Union Square Cafe

One chef quietly updates a New York institution.

Union Square Cafe

Union Square Cafe Photograph: Jeffrey Gurwin

Time Out Ratings

<strong>Rating: </strong>4/5

Union Square Cafe, Danny Meyer’s groundbreaking New American bistro, has been serving many of the same signature dishes for more than two decades. Though most have been relegated to once-a-week specials, executive chef Carmen Quagliata knows better than to kill them off entirely—lest the restaurant’s loyal (if not particularly adventuresome) regulars call for his head.


The devotion to these trademarked “USC” standards was on full display at 7:30pm on a recent Monday night, at which point the lobster shepherd’s pie special had already sold out. Like that iconic entrée, the place has barely changed over the years. Its most endearing qualities—generous, accessible food served in a relaxed tavern setting—make it time and again Zagat’s most popular restaurant. The packed bar—still one of the city’s great spots for solo dining—gives way on one side to a soaring nook with balcony tables, and on the other to the cozy main dining room awash in a cacophony of conversation and jazz, and festooned as ever in vibrant abstract tableaux.

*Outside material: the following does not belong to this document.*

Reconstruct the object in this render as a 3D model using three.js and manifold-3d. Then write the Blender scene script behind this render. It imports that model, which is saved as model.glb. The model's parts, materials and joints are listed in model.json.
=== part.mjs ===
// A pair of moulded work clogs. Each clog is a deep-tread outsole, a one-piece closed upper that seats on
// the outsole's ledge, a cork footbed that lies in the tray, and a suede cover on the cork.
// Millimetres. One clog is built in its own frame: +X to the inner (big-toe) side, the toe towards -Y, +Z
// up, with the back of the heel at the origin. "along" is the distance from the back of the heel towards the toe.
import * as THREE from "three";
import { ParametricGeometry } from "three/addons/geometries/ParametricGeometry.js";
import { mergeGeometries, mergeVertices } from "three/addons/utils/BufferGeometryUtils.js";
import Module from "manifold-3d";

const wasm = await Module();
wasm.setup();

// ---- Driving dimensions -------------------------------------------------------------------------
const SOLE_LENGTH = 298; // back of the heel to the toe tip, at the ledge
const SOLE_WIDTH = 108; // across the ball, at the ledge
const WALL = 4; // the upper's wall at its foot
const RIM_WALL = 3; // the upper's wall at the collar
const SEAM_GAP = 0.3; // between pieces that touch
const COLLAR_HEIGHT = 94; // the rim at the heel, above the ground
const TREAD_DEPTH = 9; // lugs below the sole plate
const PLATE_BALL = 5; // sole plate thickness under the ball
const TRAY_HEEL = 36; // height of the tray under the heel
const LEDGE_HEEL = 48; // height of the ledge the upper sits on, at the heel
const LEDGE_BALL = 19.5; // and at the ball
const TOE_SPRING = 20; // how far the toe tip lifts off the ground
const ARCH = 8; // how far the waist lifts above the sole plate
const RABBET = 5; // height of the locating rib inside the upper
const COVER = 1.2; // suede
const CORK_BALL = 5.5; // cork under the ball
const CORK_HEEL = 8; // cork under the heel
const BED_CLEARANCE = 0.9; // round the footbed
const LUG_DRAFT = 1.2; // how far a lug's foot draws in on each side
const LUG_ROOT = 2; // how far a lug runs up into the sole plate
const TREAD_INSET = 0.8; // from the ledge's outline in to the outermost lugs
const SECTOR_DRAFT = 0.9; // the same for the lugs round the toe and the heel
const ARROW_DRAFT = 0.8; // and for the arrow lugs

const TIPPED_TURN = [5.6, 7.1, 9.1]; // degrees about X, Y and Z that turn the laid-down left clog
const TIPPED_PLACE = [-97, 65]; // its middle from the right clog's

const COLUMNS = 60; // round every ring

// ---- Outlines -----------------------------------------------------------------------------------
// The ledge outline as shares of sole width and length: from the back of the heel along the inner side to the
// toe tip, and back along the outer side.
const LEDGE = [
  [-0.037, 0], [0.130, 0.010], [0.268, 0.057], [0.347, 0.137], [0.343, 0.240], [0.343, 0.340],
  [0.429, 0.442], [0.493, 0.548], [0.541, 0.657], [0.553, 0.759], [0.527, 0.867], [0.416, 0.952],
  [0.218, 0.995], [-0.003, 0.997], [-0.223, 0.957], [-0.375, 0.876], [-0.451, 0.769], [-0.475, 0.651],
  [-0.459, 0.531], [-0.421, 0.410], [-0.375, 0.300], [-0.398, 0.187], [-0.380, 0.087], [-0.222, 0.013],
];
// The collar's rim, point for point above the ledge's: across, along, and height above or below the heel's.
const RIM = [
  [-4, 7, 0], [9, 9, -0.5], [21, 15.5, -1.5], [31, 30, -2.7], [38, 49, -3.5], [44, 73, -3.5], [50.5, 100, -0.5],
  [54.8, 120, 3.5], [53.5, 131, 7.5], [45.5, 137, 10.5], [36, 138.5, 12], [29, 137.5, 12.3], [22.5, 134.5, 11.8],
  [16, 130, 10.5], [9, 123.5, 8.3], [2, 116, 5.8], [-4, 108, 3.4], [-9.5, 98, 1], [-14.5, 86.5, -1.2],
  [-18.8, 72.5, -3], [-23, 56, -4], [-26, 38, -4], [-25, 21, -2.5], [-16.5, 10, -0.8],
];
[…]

Despite its landmark stature, chef Quagliata—a veteran of top Italian kitchens in Boston, New York and Napa Valley, who officially took over last fall—has been quietly working to put his stamp on the menu. Rolling out a roster of simple, lusty old-country fare, he’s been steadily transforming the place into a stealth trattoria.

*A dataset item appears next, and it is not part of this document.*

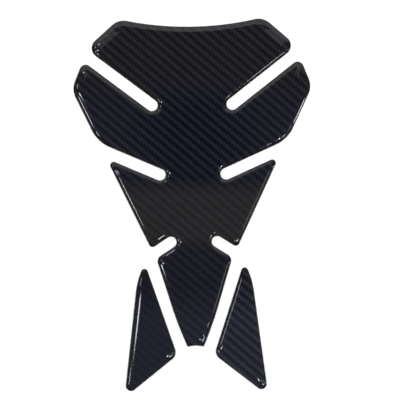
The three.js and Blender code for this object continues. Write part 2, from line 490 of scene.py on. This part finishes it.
def studio_floor():
    """A wide matt floor under the pads."""
    half = floor_size / 2
    corners = [(-half, -half, 0), (half, -half, 0), (half, half, 0), (-half, half, 0)]
    mesh = bpy.data.meshes.new("floor")
    mesh.from_pydata(corners, [], [(0, 1, 2, 3)])
    floor = bpy.data.objects.new("floor", mesh)
    bpy.context.scene.collection.objects.link(floor)
    finish = Finish(bpy.data.materials.new("pale_floor"))
    shader = finish.add(
        "ShaderNodeBsdfPrincipled", {},
        {"Base Color": floor_tone, "Roughness": floor_roughness, "Specular IOR Level": floor_shine})
    mesh.materials.append(finish.surface(shader))


def studio_sky():
    """White at the horizon, dim walls above it and a darker, bluish ceiling."""
    finish = Finish(bpy.data.worlds.new("studio"))
    direction = finish.add("ShaderNodeTexCoord", output="Generated")
    z = finish.add("ShaderNodeSeparateXYZ", {}, (direction,), output=2)
    tone = finish.blend(finish.change(z, *pale_wall), horizon_tone, wall_tone)
    tone = finish.blend(finish.change(z, *ceiling_rim), tone, ceiling_tone)
    sky = finish.add("ShaderNodeBackground", {}, {"Color": tone, "Strength": 1.0})
    bpy.context.scene.world = finish.surface(sky)


def lamp(name, facing, azimuth, elevation, distance, size, radiance, tint=(1, 1, 1), seen=True):
    """A flat lamp that faces a place on the pads, with its width level and its height up to the zenith."""
    width, height = size
    data = bpy.data.lights.new(name, "AREA")
    data.shape, data.size, data.size_y = "RECTANGLE", width, height
    data.energy = radiance * math.pi * width * height
    data.color = tint
    item = bpy.data.objects.new(name, data)
    bpy.context.scene.collection.objects.link(item)
    level = math.cos(math.radians(elevation))
    away = Vector((
        level * math.cos(math.radians(azimuth)),
        level * math.sin(math.radians(azimuth)),
        math.sin(math.radians(elevation)),
    ))
    item.location = Vector((*facing, 0)) + distance * away
    item.rotation_mode = "QUATERNION"
    item.rotation_quaternion = away.to_track_quat("Z", "Y")
    item.visible_glossy = seen
    item.visible_camera = False


def rim_lamp(name, facing, azimuth, elevation, **values):
    """A small lamp that the rim at this place mirrors straight up as a thin line."""
    lamp(name, facing, azimuth, elevation, tint=lavender, **values)


studio_floor()
studio_sky()
lamp("overhead", (0, 0), -90, 87, distance=1.6, size=(1.8, 1.8), radiance=2.06, seen=False)
lamp("top_panel", (0, 0), 90, 34, distance=0.43, size=(0.9, 0.34), radiance=0.85, tint=panel_tint)
for name, side, azimuth in (("left_corner_panel", -1, 135), ("right_corner_panel", 1, 45)):
    lamp(name, (side * 0.055, 0.098), azimuth, 70,
         distance=0.3, size=(0.06, 0.13), radiance=0.5, tint=panel_tint)
rim_lamp("left_wing_line", (-0.060, 0.055), -161.6, 52.2, distance=3.7, size=(0.20, 0.42), radiance=17)
rim_lamp("left_arm_line", (-0.035, 0.002), -156.8, 54.1, distance=0.59, size=(0.056, 0.027), radiance=26)
rim_lamp("left_notch_top", (-0.021, -0.017), -64.0, 62.3, distance=0.42, size=(0.014, 0.026), radiance=31)
rim_lamp("left_notch_foot", (-0.015, -0.031), 127, 54.8, distance=0.5, size=(0.0256, 0.018), radiance=24)
rim_lamp("tail_shoulder", (-0.017, -0.037), -162.3, 52.0, distance=0.72, size=(0.028, 0.0215), radiance=17)
rim_lamp("tail_spot_high", (0.006, -0.071), -27.3, 61.5, distance=0.42, size=(0.003, 0.026), radiance=24)
rim_lamp("tail_spot_low", (0.004, -0.078), -33.0, 63.8, distance=0.43, size=(0.003, 0.0135), radiance=60)
rim_lamp("right_slot_line", (0.047, 0.084), -43.8, 48.6, distance=1.54, size=(0.17, 0.064), radiance=38)
rim_lamp("right_wing_side", (0.063, 0.055), -21.5, 27.5, distance=0.80, size=(0.029, 0.075), radiance=56)
rim_lamp("right_wing_corner", (0.053, 0.042), -50.4, 58.1, distance=3.0, size=(0.09, 0.30), radiance=56)
rim_lamp("right_sides", (0, 0), -21.5, 49.0, distance=1.3, size=(0.14, 0.17), radiance=3)
rim_lamp("left_fin_line", (-0.031, -0.072), -177.6, 69.3, distance=5.0, size=(0.19, 0.6), radiance=18)
rim_lamp("right_fin_line", (0.023, -0.062), 164.6, 55.6, distance=4.0, size=(0.44, 0.2), radiance=14.5)


# Camera, straight above the pads, with its frame turned and placed as the photograph's is. The two pixels
# are where the middle of the pads' box is in that frame, and the pixel's size is millimetres.
photo_pixels = 400
pixel_size = 0.59257
pad_axis_pixel = 193.58
pad_middle_pixel = 204.86
pad_turn = math.radians(0.8485)
camera_height = 1.2
sensor_width = 36
camera_data = bpy.data.cameras.new("camera")
camera_data.sensor_width = sensor_width
view_width = photo_pixels * pixel_size * millimetre
surface_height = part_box("centre_dome")[1].z
camera_data.lens = sensor_width * (camera_height - surface_height) / view_width
camera = bpy.data.objects.new("camera", camera_data)
bpy.context.scene.collection.objects.link(camera)
right = (photo_pixels / 2 - pad_axis_pixel) * pixel_size * millimetre
up = (pad_middle_pixel - photo_pixels / 2) * pixel_size * millimetre
camera.location = (
    right * math.cos(pad_turn) + up * math.sin(pad_turn),
    up * math.cos(pad_turn) - right * math.sin(pad_turn),
    camera_height,
)
camera.rotation_euler = (0, 0, -pad_turn)
bpy.context.scene.camera = camera
bpy.context.scene.view_settings.view_transform = "Standard"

You can eat very well skipping the restaurant’s dated classics and sticking only to Quagliata’s contributions. Instead of fried “USC” calamari—a novelty before it became everyday bar food—begin with the sirloin carpaccio. The dish, whisper-thin raw beef showered in a traditional potpourri of condiments (olive oil, lemon juice, shaved Parmigiano, baby arugula), is the sort that never goes out of style. It features one wild-card element—fried parsnip curls that add just enough crunch without distracting for a minute from the top-quality meat.

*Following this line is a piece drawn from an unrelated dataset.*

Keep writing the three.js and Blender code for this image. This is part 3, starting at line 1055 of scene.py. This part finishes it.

Pristine raw materials have always been the stars here—the restaurant was an early trailblazer in Greenmarket-driven seasonality. Instead of the Tuesday “USC” tuna filet mignon special with very mid-’80s wasabi mashed potatoes, try Quagliata’s timeless tuna loin entrée, featuring three thick slices of exceptional fish seared on the edges and beet-red within. The sushi-grade tuna, topped with bright basil pesto and fanned on a bed of warm chickpea puree, stands up beautifully to its black-and-blue treatment.


Though the restaurant already had an Italian bent under its chef Michael Romano—still a consulting partner—Quagliata’s long-running predecessor had eclectic tastes, also borrowing from Japan, France and the U.S. The new chef swaps in a far purer approach, fitting enough given Meyer’s long-standing connections to Italy (he spent a good deal of time there before becoming a restaurateur).


The chef’s fine homemade pastas—available in whole or half portions—include delicate pork-and-rabbit-filled ravioli drenched in butter, with a confetti-like sprinkle of the last sweet summer corn. Though just right as a starter, those little half-moons are far too rich for a main. More entrée-friendly is fresh spaghettini, topped with a fried runny egg, which make the leap into autumn with a wild-spinach tangle and an earthy thicket of hen-of-the-woods mushrooms. While both dishes are outstanding, neither seemed like big sellers the recent times that I dined.


Casually taking the temperature of the room one night while watching dishes zip by, it seemed that Quagliata’s most intriguing creations still need time to catch on. As the tables around me consumed timid green salads and grilled salmon fillets, I happily tackled his Gulf shrimp in tomato brodetto (a traditional seafood stew). A delicious fiery cross between Fra Diavolo and scampi, it featured eight medium shrimp and a big grilled hunk of spongy filone (Italian sourdough for soaking up the garlicky sauce).


Like the rest of the meal, desserts remain torn between the restaurant’s new mostly Italian ethos and its more eclectic past. In this case, however, nostalgia wins out. Too-dry zucchini bread pudding with ricotta gelato isn’t even in the same weight class as the menu’s one remaining “USC” sweet—a salty caramel-crusted banana tart surrounded by nuggets of macadamia brittle. Even 23 years in, not everything, it seems, is ripe for an update.


21 E 16th St between Fifth Ave and Union Sq West (212-243-4020). Subway: L, N, Q, R, W, 4, 5, 6 to 14th St–Union Sq. Mon–Thu, Sun noon–2pm, 5:30–10pm; Fri, Sat noon–2, 5:30–11pm. Average main course: $31.